A beautifully rendered alternate history book, written as a text book in a complete "in universe" style (with footnotes, alternative analysis and more of the trappings of academic history) which marvelously, in its plodding this-led-to-this whiggish way, demonstrates how what is history is always contested ("many have crossed the Rubicon, why do we only remember Caesar?").
And it ends with a private corporation becoming a nuclear world power, with its own island-state (Taiwan) to itself. Chilling.
I'm amazed at how this fictional (written in textbook style) alternate history book from over 40 years ago can relate to some of the problems we are seeing now. I think some of the premises are far-fetched, but hey, isn't that what alternate history is supposed to be? Read it (if you can find it) and see if there aren't things that our current politicians and talking heads are going on about.
best, most detailed alternative history I've ever read, basically the Loyalists "win" the American Revolution and most of the "Radicals" (the people you'd recognize as the Founding Fathers) split off from the colonies and end up founding "The United States of Mexico". It reads like a historical textbook. Great stuff!
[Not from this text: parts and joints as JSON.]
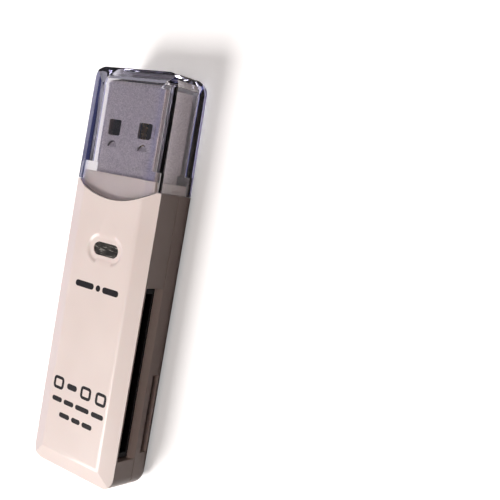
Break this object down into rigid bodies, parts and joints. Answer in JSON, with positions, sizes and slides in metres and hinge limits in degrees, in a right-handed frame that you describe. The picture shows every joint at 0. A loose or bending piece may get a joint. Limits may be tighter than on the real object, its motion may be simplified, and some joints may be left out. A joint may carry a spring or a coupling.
{
  "type": "usb memory card reader",
  "caption": "Slim stick card reader with a plug under a clear pull-off cap and a large and a small card slot in one side.",
  "frame": {"origin": "bottom centre of the whole reader with its cap on, in the plane of its flat back face", "axes": "+Y along the length towards the plug, +X across the width towards the card slots, +Z out of the front face with the indicator"},
  "size_m": [0.0178, 0.062, 0.0088],
  "materials": {
    "shell": "glossy white moulded plastic, slightly warm",
    "cap_clear": "clear moulded plastic with a faint blue tint",
    "window_clear": "clear plastic lens, slightly smoky",
    "plug_metal": "nickel plated steel sheet with a fine grain",
    "shield_metal": "bright steel sheet",
    "black_plastic": "black moulded plastic",
    "board": "green solder mask",
    "contact_gold": "gold plated spring contacts",
    "solder_tin": "tinned legs",
    "ceramic_tan": "ceramic with plain ends",
    "resistor_black": "dark ceramic",
    "can_metal": "metal can",
    "lamp_lens": "pale lamp body"
  },
  "bodies": {
    "reader": {"back_shell": "shell", "capacitor_1": "ceramic_tan", "capacitor_2": "ceramic_tan", "capacitor_3": "ceramic_tan", "capacitor_4": "ceramic_tan", "circuit_board": "board", "controller_chip": "black_plastic", "controller_legs": "solder_tin", "crystal": "can_metal", "front_shell": "shell", "indicator_lamp": "lamp_lens", "indicator_window": "window_clear", "large_card_base": "black_plastic", "large_card_contact_1": "contact_gold", "large_card_contact_2": "contact_gold", "large_card_contact_3": "contact_gold", "large_card_contact_4": "contact_gold", "large_card_contact_5": "contact_gold", "large_card_contact_6": "contact_gold", "large_card_contact_7": "contact_gold", "large_card_contact_8": "contact_gold", "large_card_contact_9": "contact_gold", "plug_contact_1": "contact_gold", "plug_contact_2": "contact_gold", "plug_contact_3": "contact_gold", "plug_contact_4": "contact_gold", "plug_insulator": "black_plastic", "plug_shell": "plug_metal", "resistor_1": "resistor_black", "resistor_2": "resistor_black", "resistor_3": "resistor_black", "resistor_4": "resistor_black", "small_card_base": "black_plastic", "small_card_contact_1": "contact_gold", "small_card_contact_2": "contact_gold", "small_card_contact_3": "contact_gold", "small_card_contact_4": "contact_gold", "small_card_contact_5": "contact_gold", "small_card_contact_6": "contact_gold", "small_card_contact_7": "contact_gold", "small_card_contact_8": "contact_gold", "small_card_shield": "shield_metal"},
    "cap": {"cap": "cap_clear"}
  },
  "joints": [
    {"name": "cap_slide", "type": "slide", "parent": "reader", "child": "cap", "axis": [0, 1, 0], "range_m": [0, 0.024]}
  ]
}
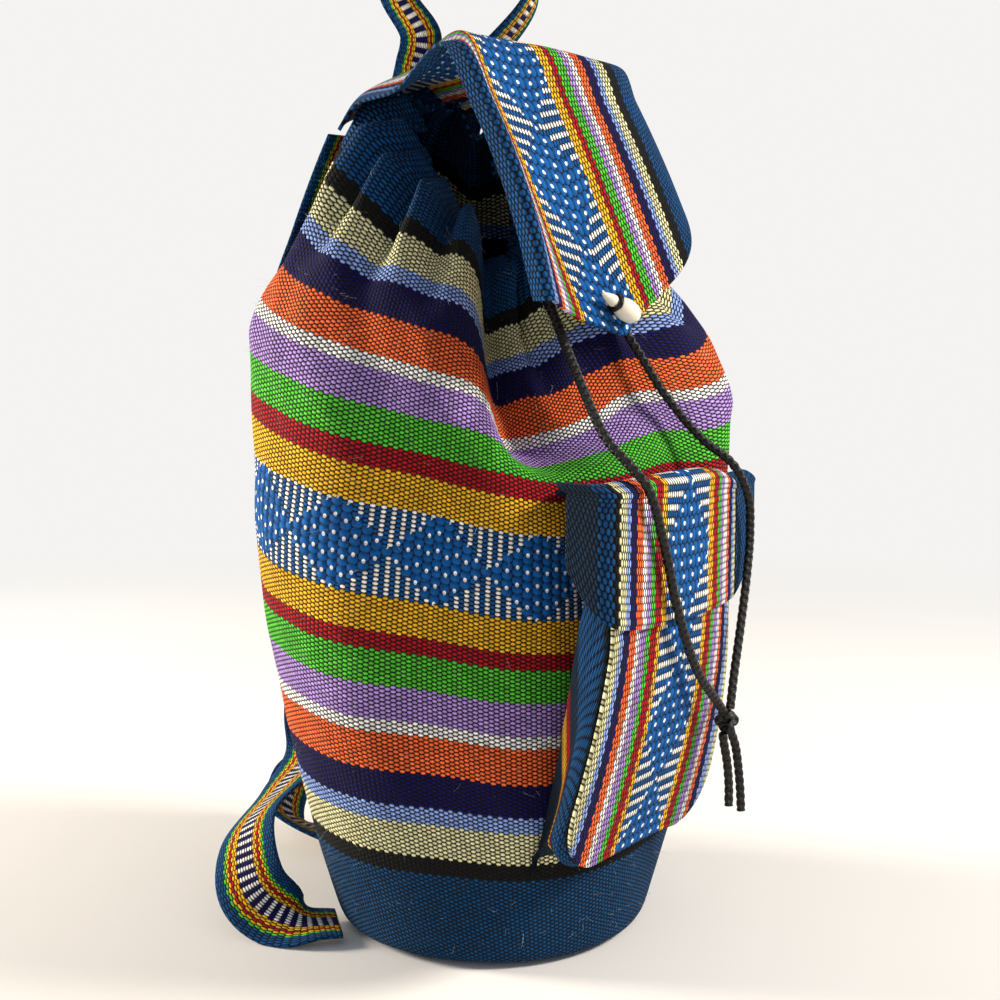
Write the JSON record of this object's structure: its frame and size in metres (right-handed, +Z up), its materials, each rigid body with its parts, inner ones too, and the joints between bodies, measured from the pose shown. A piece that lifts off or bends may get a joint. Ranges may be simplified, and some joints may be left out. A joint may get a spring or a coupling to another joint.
{
  "type": "woven drawstring backpack",
  "caption": "Soft hand-woven rucksack: gathered cloth tube on a round base, with a top flap, toggle, gusseted front pocket, shoulder straps, hanging loop and drawstring.",
  "frame": {"origin": "centre of the round base's underside", "axes": "+Z up, -Y towards the front pocket, +X towards the bag's own left side"},
  "size_m": [0.2332, 0.295, 0.5063],
  "materials": {
    "striped_cloth": "coarse hand-woven cotton, matte, slightly fuzzy",
    "blue_cloth": "coarse hand-woven cotton, matte",
    "flap_cloth": "coarse hand-woven cotton, matte, slightly fuzzy",
    "pocket_cloth": "coarse hand-woven cotton, matte, slightly fuzzy",
    "gusset_cloth": "coarse hand-woven cotton, matte",
    "strap_webbing": "thick woven band, matte",
    "toggle_plastic": "smooth, softly glossy",
    "braided_cord": "braided, dull sheen"
  },
  "bodies": {
    "root": {"body_cloth": "striped_cloth", "base_panel": "blue_cloth", "flap": "flap_cloth", "pocket_front": "pocket_cloth", "pocket_flap": "pocket_cloth", "pocket_gusset": "gusset_cloth", "shoulder_strap_left": "strap_webbing", "shoulder_strap_right": "strap_webbing", "hanging_loop": "strap_webbing", "toggle": "toggle_plastic", "toggle_cord": "braided_cord", "cord_left": "braided_cord", "cord_right": "braided_cord", "cord_knot": "braided_cord", "cord_tail_left": "braided_cord", "cord_tail_right": "braided_cord"}
  },
  "joints": []
}
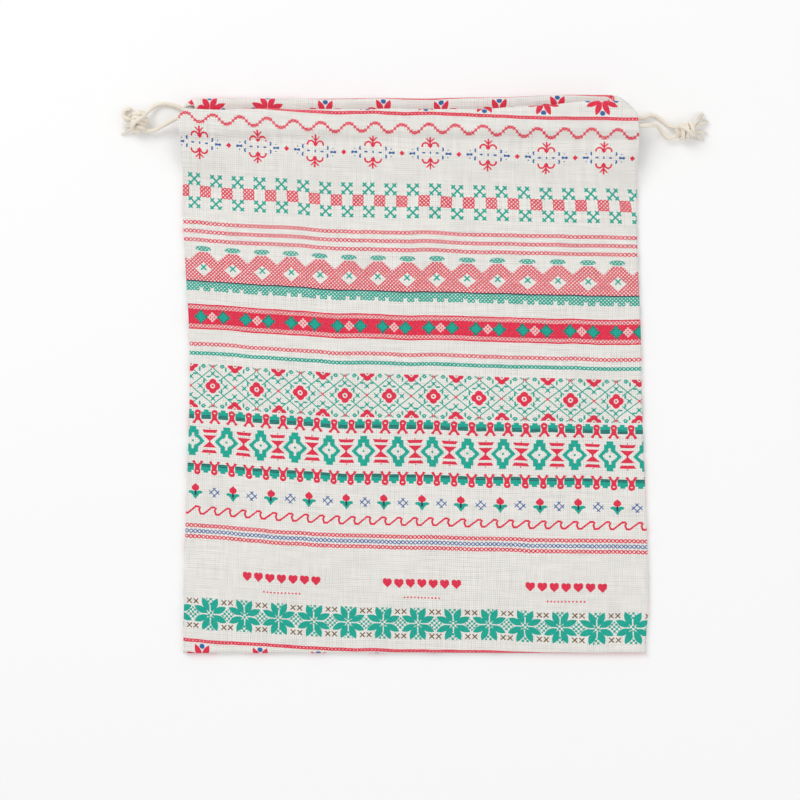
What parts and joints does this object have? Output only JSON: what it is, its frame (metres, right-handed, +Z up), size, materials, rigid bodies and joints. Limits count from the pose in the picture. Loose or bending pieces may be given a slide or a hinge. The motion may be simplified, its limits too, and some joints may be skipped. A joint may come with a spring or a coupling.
{
  "type": "drawstring gift pouch",
  "caption": "Flat printed cloth pouch with a casing along each edge of its mouth and knotted drawstring cords that pull out of both sides to close it.",
  "frame": {"origin": "under the middle of the pouch, on the surface that its back lies on; the knotted cord ends are not counted", "axes": "+X to the right across the pouch, +Y from the bottom fold to the mouth, +Z up out of the front panel"},
  "size_m": [0.317, 0.3, 0.0144],
  "materials": {
    "printed_cloth": "plain-weave cotton and linen, off-white, printed in red, green and blue rows",
    "cloth_inside": "the same cloth's wrong side, off-white",
    "sewing_thread": "white spun polyester thread",
    "cotton_cord": "cream twisted cotton cord, matt"
  },
  "bodies": {
    "back": {"back_panel": "printed_cloth", "back_casing_hem": "cloth_inside", "bottom_fold": "printed_cloth", "left_seam_allowance": "cloth_inside", "right_seam_allowance": "cloth_inside", "left_seam_thread": "sewing_thread", "right_seam_thread": "sewing_thread", "left_overlock_thread": "sewing_thread", "right_overlock_thread": "sewing_thread", "back_hem_thread": "sewing_thread", "left_turn_back": "cotton_cord", "right_turn_back": "cotton_cord"},
    "front": {"front_panel": "printed_cloth", "front_casing_hem": "cloth_inside", "front_hem_thread": "sewing_thread", "left_turn_front": "cotton_cord", "right_turn_front": "cotton_cord"},
    "left_cord": {"left_back_run": "cotton_cord", "left_upper_end": "cotton_cord", "left_lower_end": "cotton_cord", "left_knot": "cotton_cord", "left_curled_tail": "cotton_cord", "left_frayed_tail": "cotton_cord"},
    "left_cord_front": {"left_front_run": "cotton_cord"},
    "right_cord": {"right_back_run": "cotton_cord", "right_upper_end": "cotton_cord", "right_lower_end": "cotton_cord", "right_knot": "cotton_cord", "right_long_tail": "cotton_cord", "right_short_tail": "cotton_cord"},
    "right_cord_front": {"right_front_run": "cotton_cord"}
  },
  "joints": [
    {"name": "mouth_open", "type": "hinge", "parent": "back", "child": "front", "pos_m": [0, -0.14825, 0.00175], "axis": [1, 0, 0], "range_deg": [0, 10]},
    {"name": "left_pull", "type": "slide", "parent": "back", "child": "left_cord", "axis": [-1, 0, 0], "range_m": [0, 0.06]},
    {"name": "left_front_pull", "type": "slide", "parent": "front", "child": "left_cord_front", "axis": [-1, 0, 0], "range_m": [0, 0.06]},
    {"name": "right_pull", "type": "slide", "parent": "back", "child": "right_cord", "axis": [1, 0, 0], "range_m": [0, 0.06]},
    {"name": "right_front_pull", "type": "slide", "parent": "front", "child": "right_cord_front", "axis": [1, 0, 0], "range_m": [0, 0.06]}
  ],
  "couplings": [
    {"joint": "left_front_pull", "follows": "left_pull", "ratio": 1},
    {"joint": "right_front_pull", "follows": "right_pull", "ratio": 1}
  ]
}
I heard that this was the "Citizen Kane" of alternative histories, that was nominated for the Pulitzer Prize and gave it a read. This was a wonderful, thought provoking, book. It is like you went in a dimensional travel machine and grabbed a text book and brought it back to this world. I couldn't stop reading it.
The concept of non-fiction alternate history is still seeking justification in my frontal lobe, despite my having got through the book. This one's plausible, even interesting, but may give you the distinct feeling you're wasting your time.